Dog, Belazu Olives, High Chair = Oxon

If Essex is one of my favourite counties for GBG pubs, Oxon is well down the list.  Nothing to do with Light Blue/Dark Blue rivalry, I just find the pubs too food-focused, outside a good cohort of boozers around Banbury.

20 years ago, the county was noted for some of the most unspoilt pubs in the country.

Mr Coe’s list

The Old Hooky in the Peyton Arms was still nectar on my last visit, but I see the North Star has dropped out of the Guide.  Some basic Brakspear and Hook Norton houses have fallen to housing developers, killed by 2007 and all that.

The new Oxon entries in the Guide follow a pattern familiar to GBG-goers.  On the southern edge of David Cameron’s former constituency, the Red Lion in Northmoor looks exactly like you know it will.
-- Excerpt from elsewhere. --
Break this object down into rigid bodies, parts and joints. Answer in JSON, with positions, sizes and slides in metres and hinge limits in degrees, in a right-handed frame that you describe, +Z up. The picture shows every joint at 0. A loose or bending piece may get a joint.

You actually have to go through a dose of gritty Witney on the way, passing the industrial estates of Eynsham, and gravel pits of Standlake. For reasons unfathomable, we brought our young sons here to see banger racing once; you could have sworn you were in the Fens.

It gets suddenly very posh as you enter Stanton Harcourt, a village keeping the thatching industry alive single handedly, and reach Northmoor via a row of magnificent weeping willows.
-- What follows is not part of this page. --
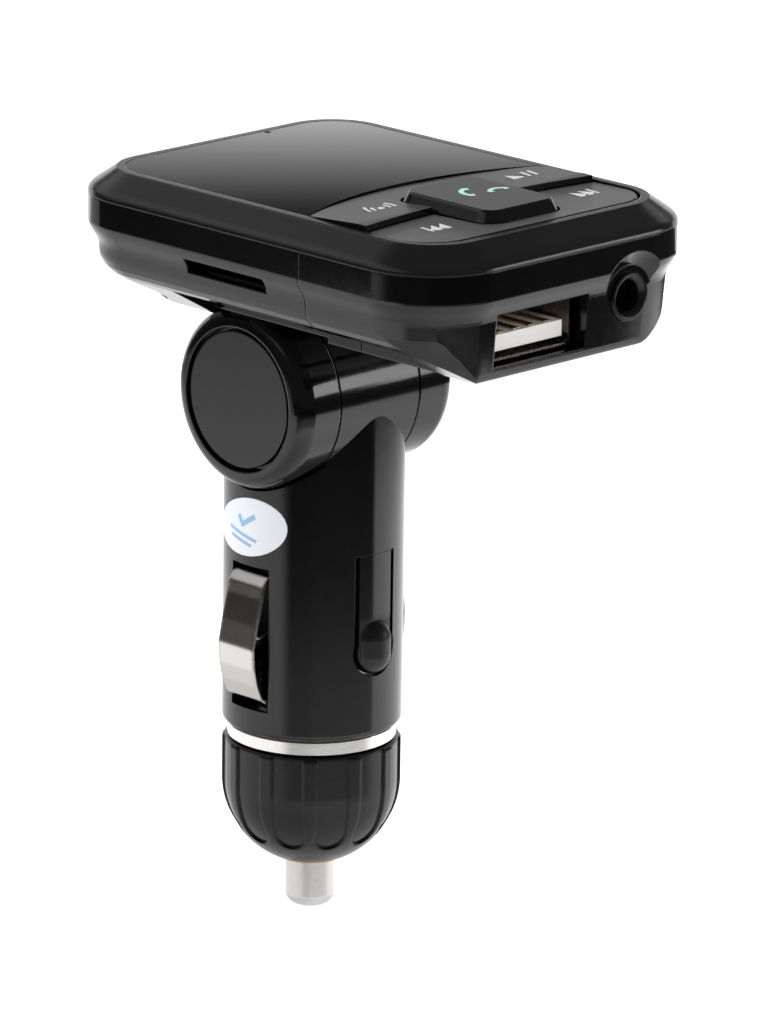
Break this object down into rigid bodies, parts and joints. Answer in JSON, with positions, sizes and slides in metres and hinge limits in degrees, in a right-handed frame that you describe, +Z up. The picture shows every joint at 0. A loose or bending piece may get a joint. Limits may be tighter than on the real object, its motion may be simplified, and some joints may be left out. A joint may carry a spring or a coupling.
{
  "type": "car FM transmitter",
  "caption": "Car FM transmitter: socket plug with fluted nose cap, hinged head with display, rocking keys, call key, card slot, USB and audio sockets.",
  "frame": {"origin": "end of the contact pin, on the plug's axis", "axes": "+Z up the plug's axis to the head, +X towards the USB and audio end of the head, +Y along the hinge axle"},
  "size_m": [0.0601, 0.0446, 0.089],
  "materials": {
    "black_gloss": "moulded, polished",
    "black_satin": "moulded, satin",
    "key_rubber": "soft-touch satin",
    "lens_black": "polished sheet",
    "nickel": "bright nickel plate",
    "steel": "plain",
    "brass": "plain",
    "clear_glass": "clear",
    "board_green": "solder mask",
    "chip_black": "moulded",
    "white_plastic": "moulded",
    "white_film": "printed film",
    "red_sheath": "extruded",
    "amber_film": "flexible film",
    "grey_glass": "display panel",
    "ferrite": "sintered",
    "aluminium_can": "plain"
  },
  "bodies": {
    "plug": {"plug_shell_front": "black_gloss", "plug_shell_rear": "black_gloss", "plug_screw": "steel", "nose_ring": "nickel", "pin_spring": "steel", "spring_seat": "brass", "ground_straps": "brass", "power_board": "board_green", "power_coil": "ferrite", "power_capacitors": "aluminium_can", "power_chip": "chip_black", "supply_wires": "red_sheath", "sticker": "white_film", "hinge_axle": "steel", "axle_clips": "steel"},
    "nose_bush": {"pin_bush": "brass"},
    "nose": {"nose_cap": "black_satin"},
    "pin": {"contact_pin": "nickel", "fuse_glass": "clear_glass", "fuse_caps": "nickel", "fuse_wire": "steel"},
    "left_ground_spring": {"ground_spring_left": "nickel"},
    "right_ground_spring": {"ground_spring_right": "nickel"},
    "front_tongue": {"retention_tongue_front": "black_gloss"},
    "rear_tongue": {"retention_tongue_rear": "black_gloss"},
    "head": {"head_shell_rear": "black_gloss", "head_shell_front": "black_gloss", "head_top_frame": "black_satin", "hinge_cap_left": "black_gloss", "hinge_cap_right": "black_gloss", "friction_washers": "steel", "display_lens": "lens_black", "display_module": "grey_glass", "display_cable": "amber_film", "main_board": "board_green", "radio_chips": "chip_black", "crystal": "aluminium_can", "tact_switches": "steel", "microphone": "aluminium_can", "microphone_boot": "key_rubber", "card_reader": "nickel", "usb_shell": "nickel", "usb_tongue": "white_plastic", "usb_contacts": "brass", "aux_socket": "black_satin", "aux_collar": "black_satin", "head_screws": "steel", "supply_leads": "red_sheath"},
    "call_button": {"call_key": "key_rubber"},
    "back_rocker": {"back_key_bar": "key_rubber"},
    "front_rocker": {"front_key_bar": "key_rubber"}
  },
  "joints": [
    {"name": "head_tilt", "type": "hinge", "parent": "plug", "child": "head", "pos_m": [0, 0, 0.0624], "axis": [0, 1, 0], "range_deg": [-75, 75]},
    {"name": "nose_travel", "type": "slide", "parent": "plug", "child": "nose_bush", "axis": [0, 0, 1], "range_m": [-0.00451, 0], "deforming": ["pin_spring"]},
    {"name": "nose_turn", "type": "hinge", "parent": "nose_bush", "child": "nose", "pos_m": [0, 0, 0.013], "axis": [0, 0, 1], "range_deg": [-1080, 0]},
    {"name": "pin_press", "type": "slide", "parent": "nose_bush", "child": "pin", "axis": [0, 0, 1], "range_m": [0, 0.003], "stiffness_N_per_m": 600, "springref_m": -0.003, "deforming": ["pin_spring"]},
    {"name": "left_spring_press", "type": "slide", "parent": "plug", "child": "left_ground_spring", "axis": [0, 1, 0], "range_m": [0, 0.0018], "stiffness_N_per_m": 2200, "springref_m": -0.0005},
    {"name": "right_spring_press", "type": "slide", "parent": "plug", "child": "right_ground_spring", "axis": [0, -1, 0], "range_m": [0, 0.0018], "stiffness_N_per_m": 2200, "springref_m": -0.0005},
    {"name": "front_tongue_bend", "type": "hinge", "parent": "plug", "child": "front_tongue", "pos_m": [0.00875, 0, 0.0442], "axis": [0, 1, 0], "range_deg": [0, 6], "stiffness_Nm_per_rad": 0.25, "springref_deg": -1.15},
    {"name": "rear_tongue_bend", "type": "hinge", "parent": "plug", "child": "rear_tongue", "pos_m": [-0.00875, 0, 0.0442], "axis": [0, -1, 0], "range_deg": [0, 6], "stiffness_Nm_per_rad": 0.25, "springref_deg": -1.15},
    {"name": "call_press", "type": "slide", "parent": "head", "child": "call_button", "axis": [0, 0, -1], "range_m": [0, 0.00035], "stiffness_N_per_m": 3500, "springref_m": -0.0002},
    {"name": "back_bar_rock", "type": "hinge", "parent": "head", "child": "back_rocker", "pos_m": [0.0153, 0, 0.0861], "axis": [1, 0, 0], "range_deg": [-1.3, 1.3], "stiffness_Nm_per_rad": 0.9},
    {"name": "front_bar_rock", "type": "hinge", "parent": "head", "child": "front_rocker", "pos_m": [0.0342, 0, 0.0861], "axis": [1, 0, 0], "range_deg": [-1.3, 1.3], "stiffness_Nm_per_rad": 0.9}
  ],
  "couplings": [
    {"joint": "nose_travel", "follows": "nose_turn", "m_per_rad": 0.00023873}
  ]
}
Here’s a photo of the regulars I found on the community website; it was obviously a karaoke event or something. CAMRA members dress better here than they do over the border in Reading Branch.

Opening Ceremony

The village has obviously taken over their pub from that nasty Greene King, so the community pub can now offer such delights as Brakspear Original and Hobgoblin.

The Brakspear (£3.40), the only possible choice, was decent without being the thrilling pint it can still be round here (see: The Reformation, Gallowstree Common). Service from the usual cheery young uniformed staff was good, but you did feel like you were invading someone’s house party.


If there’s a checklist for the horrors of Ember Inns, then there’s surely one for the Home Counties pleasant dining pub.  Perhaps Simon can add to this list;

  • Children running about near open fires
  • Huge dogs tripping you up on the way to the loos
  • “Witty” 1980s carved signs for the loos
  • Lengthy waits for service as staff fetch butter spoons and condiments
  • Discussions about “huge jars of gherkins”
  • “Balazu” olives advertised on a giant blackboard
  • Locals sitting at the bar so you can’t see the beers (a particular community pub trait)

15 thoughts on “CAMERON-LAND

  1. Quotes painted on the wall is one to add to Home Counties attributes and somewhere to tie up your Range Rover. Re-pubs list.. walked past the Duke of York at Elton today – still very unspoilt. It hardly ever opens it’s door tho’.

    Liked by 1 person

  2. Martin you just don’t seem to be enjoying trawling around all these pubs. For reasons that are personal to you, you don’t feel comfortable in some parts of the country, particularly where people you think are wealthier than yourself live. Knock it on the head, then. Just go where you feel comfortable. Stop upsetting yourself.

    Liked by 1 person

    1. You make very sensible points Mrs Mayking, and I think you have sussed my inverse snobbery.

      Sadly, the pubs are only stopping points for my exploration of this wonderful country, my love of which I hope comes through in the posts. So I won’t be stopping !

      Best wishes


  3. Did you find any forgotten children abandoned in any of the pubs?

    Of the regulars photographed, the one on the left, the one on the right and the two in the middle could do with a poke in the eye. Every other regular in that picture is safe.

    The easy solution to children running around open fires is to put the children on the fire. If pub bog signs are clearly demarked for a particular gender, then they are clearly unisex. I spread my butter with a knife, indeed I don’t think I’ve ever come across anybody mentally stinted enough to use a spoon for their butter. I don’t order food unless I understand what it is. That is not to say that I am against trying something new. If something is in the way of your view of the bar, just knock it over.


      1. Aye, fair dos Mr Taylor. I often forget that some people may not appreciate such comments. I’ll attempt to reign myself in.